Records to process:
***
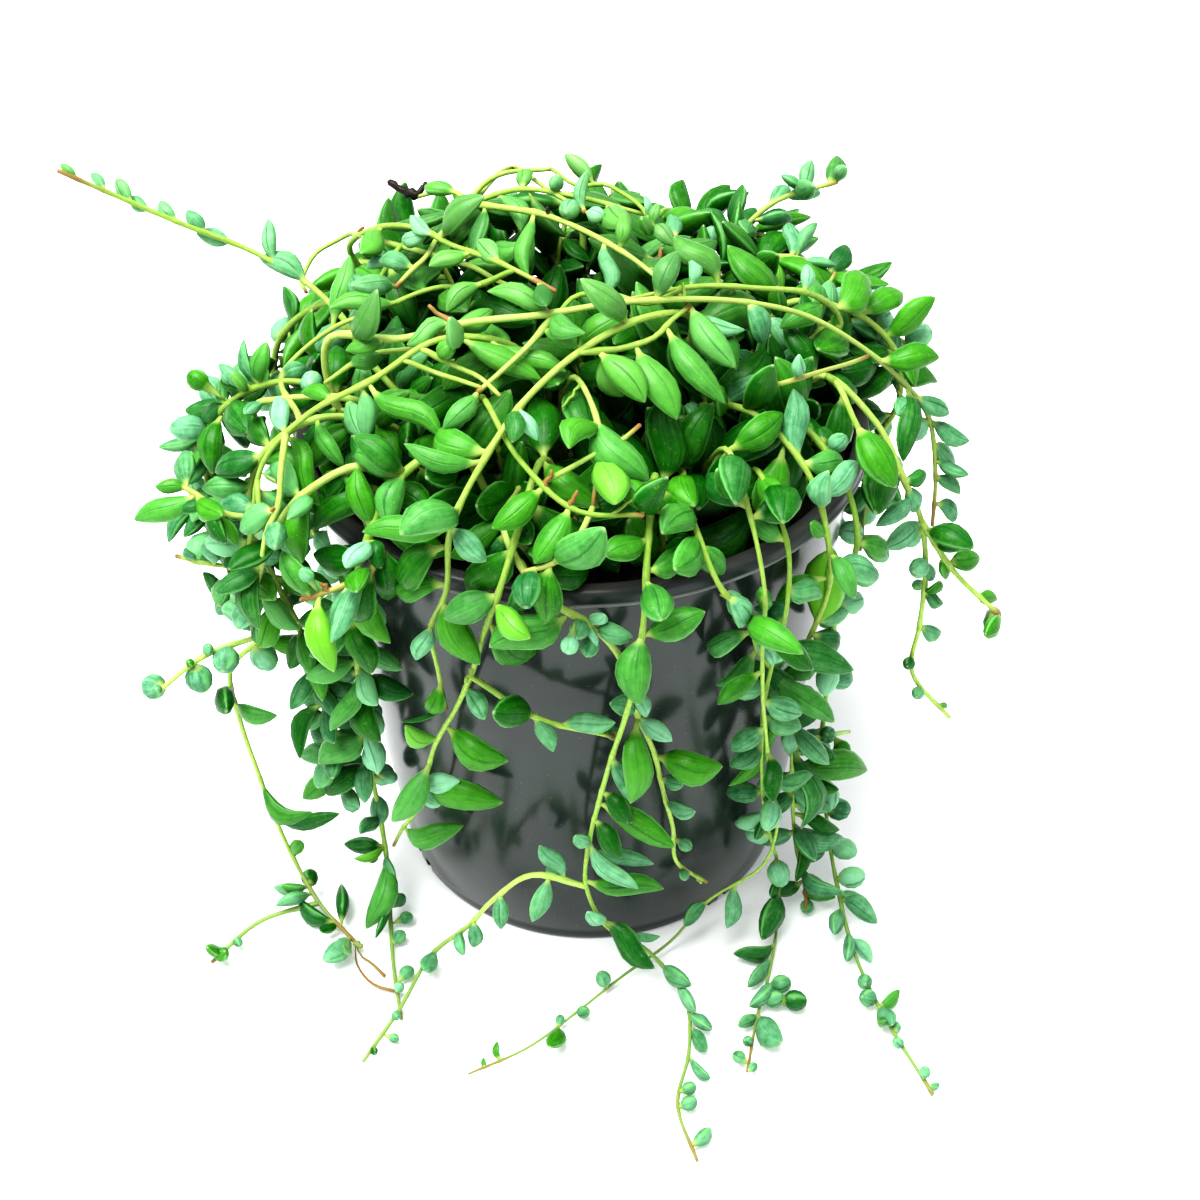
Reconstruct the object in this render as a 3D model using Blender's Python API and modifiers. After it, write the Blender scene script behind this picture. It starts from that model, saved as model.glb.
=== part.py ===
"""A potted string of watermelons: a black nursery pot, its soil, and trailing leafy stems.

The plant is laid out in millimetres about the pot's axis, with the pot's base at height zero.
Every stem is a route of points given as azimuth, radius and height. Azimuth -90 faces the
viewer. The routes are smoothed, bent clear of each other and of the pot, and then dressed
with leaves by one rule. Each leafy stem is fused into one solid.
"""
import math

import bmesh
import bpy
import numpy as np
from mathutils import Vector

MM = 0.001

# Pot, in millimetres
POT_HEIGHT = 135.0
RIM_RADIUS = 70.0
RIM_WIDTH = 3.8
SKIRT_HEIGHT = 4.0
WALL_TOP_RADIUS = 67.4
BASE_RADIUS = 54.0
BASE_EDGE = 1.2
WALL = 1.3
FLOOR_THICKNESS = 2.0
POT_STEPS = 32
NOTCH_AZIMUTHS = (-152.0, -52.0, 28.0, 128.0)
NOTCH_HALF_STEP = 3.2
NOTCH_WIDTH = 3.0
NOTCH_HEIGHT = 5.0

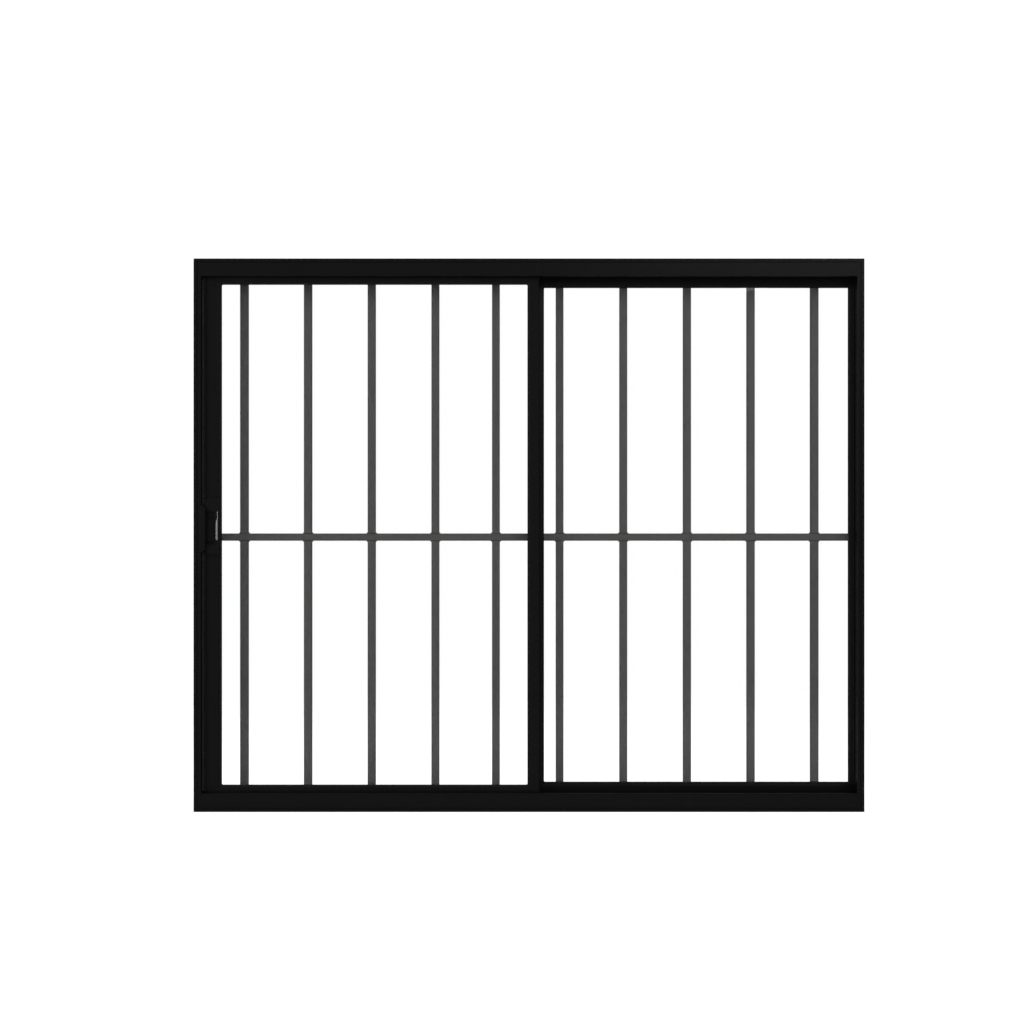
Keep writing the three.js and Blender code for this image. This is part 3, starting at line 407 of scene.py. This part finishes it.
WELD_RIPPLE = 0.0016  # distance between ripples of a bead
RIPPLE_DEPTH = 0.09  # as a share of the bead's radius
WELD_STEPS_PER_RIPPLE = 4
WELD_LEAST_STEPS = 6
WELD_SIDES = 10
END_STEEPNESS = 4  # how fast a bead reaches its full size from its ends
END_SHARE = 0.01  # keeps a bead's ends from shrinking to a point
FILLET_RADIUS = 0.0019
FILLET_INSET = 0.0012
SEAM_RADIUS = 0.0009
SEAM_FLATNESS = 0.3
END_RADIUS = 0.0015
END_SIDE_RADIUS = 0.00105  # where the bar's end lies close to the rail's edge
END_INSET = 0.001
OUTWARD = Vector((0, 1, 0))


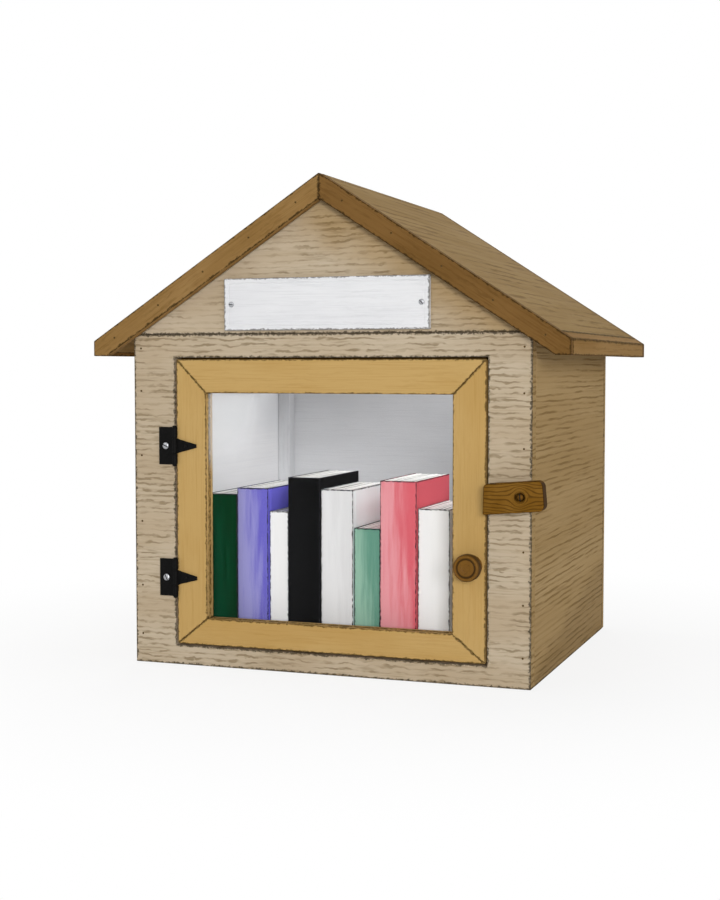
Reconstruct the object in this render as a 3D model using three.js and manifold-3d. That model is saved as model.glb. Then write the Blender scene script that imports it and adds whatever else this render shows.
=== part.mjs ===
// Street book exchange box: a small gabled timber house with a glazed door, a turn button and books.
// Millimetres, +Z up. The door faces -Y, and +X is to the right of someone who stands in front of it.
import * as THREE from 'three';
import { mergeVertices } from 'three/addons/utils/BufferGeometryUtils.js';
import Module from 'manifold-3d';

const wasm = await Module();
wasm.setup();

// Body
const bodyWidth = 480;
const bodyDepth = 420;
const wallHeight = 388;
const frontBoard = 18;
const sideBoard = 18;
const backBoard = 12;
const floorBoard = 15;
const cornerBatten = 18;
const battenDrop = 23;

// Gaps and cuts
const seatGap = 0.3;
const runningGap = 0.12;
const overrun = 2;

// Roof
const roofPitch = THREE.MathUtils.degToRad(33);
const roofBoard = 18;
const eaveOverhang = 45;
const frontOverhang = 16;
const backOverhang = 36;
const trimBoard = 12;
const trimDrop = 6;
const gableTipCut = 6;
const eaveTipCut = 11;
const ridgeBattenWidth = 36;
const ridgeBattenHeight = 34;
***
What you are asked to do:
Only the lines from the line with "Keep writing the" to the line with "const battenDrop = 23;", inclusive, are to be printed, exactly as they appear.

Problem solution:
Keep writing the three.js and Blender code for this image. This is part 3, starting at line 407 of scene.py. This part finishes it.
WELD_RIPPLE = 0.0016  # distance between ripples of a bead
RIPPLE_DEPTH = 0.09  # as a share of the bead's radius
WELD_STEPS_PER_RIPPLE = 4
WELD_LEAST_STEPS = 6
WELD_SIDES = 10
END_STEEPNESS = 4  # how fast a bead reaches its full size from its ends
END_SHARE = 0.01  # keeps a bead's ends from shrinking to a point
FILLET_RADIUS = 0.0019
FILLET_INSET = 0.0012
SEAM_RADIUS = 0.0009
SEAM_FLATNESS = 0.3
END_RADIUS = 0.0015
END_SIDE_RADIUS = 0.00105  # where the bar's end lies close to the rail's edge
END_INSET = 0.001
OUTWARD = Vector((0, 1, 0))


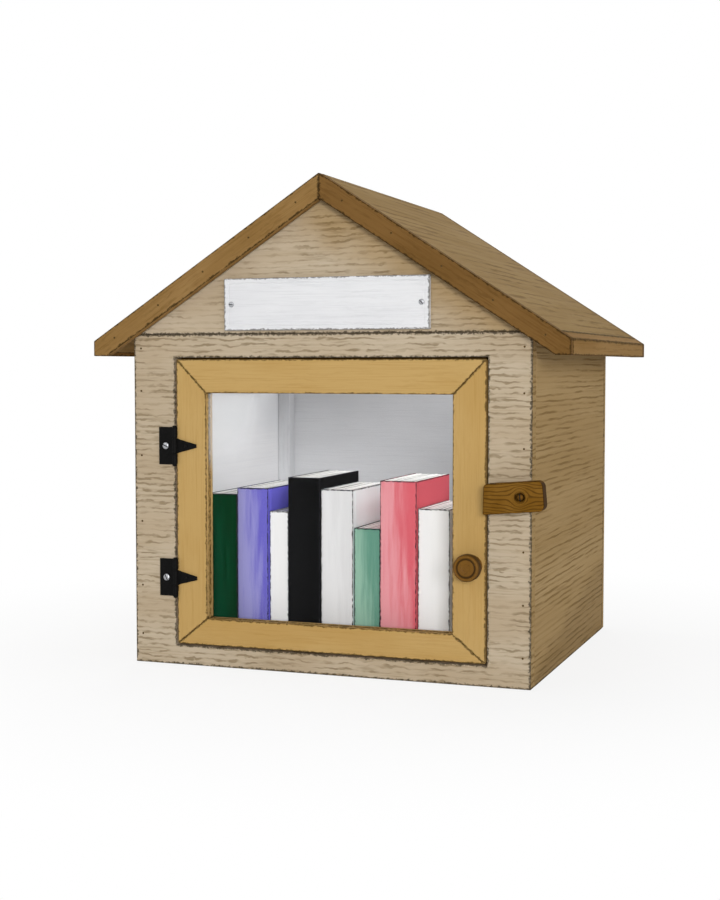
Reconstruct the object in this render as a 3D model using three.js and manifold-3d. That model is saved as model.glb. Then write the Blender scene script that imports it and adds whatever else this render shows.
=== part.mjs ===
// Street book exchange box: a small gabled timber house with a glazed door, a turn button and books.
// Millimetres, +Z up. The door faces -Y, and +X is to the right of someone who stands in front of it.
import * as THREE from 'three';
import { mergeVertices } from 'three/addons/utils/BufferGeometryUtils.js';
import Module from 'manifold-3d';

const wasm = await Module();
wasm.setup();

// Body
const bodyWidth = 480;
const bodyDepth = 420;
const wallHeight = 388;
const frontBoard = 18;
const sideBoard = 18;
const backBoard = 12;
const floorBoard = 15;
const cornerBatten = 18;
const battenDrop = 23;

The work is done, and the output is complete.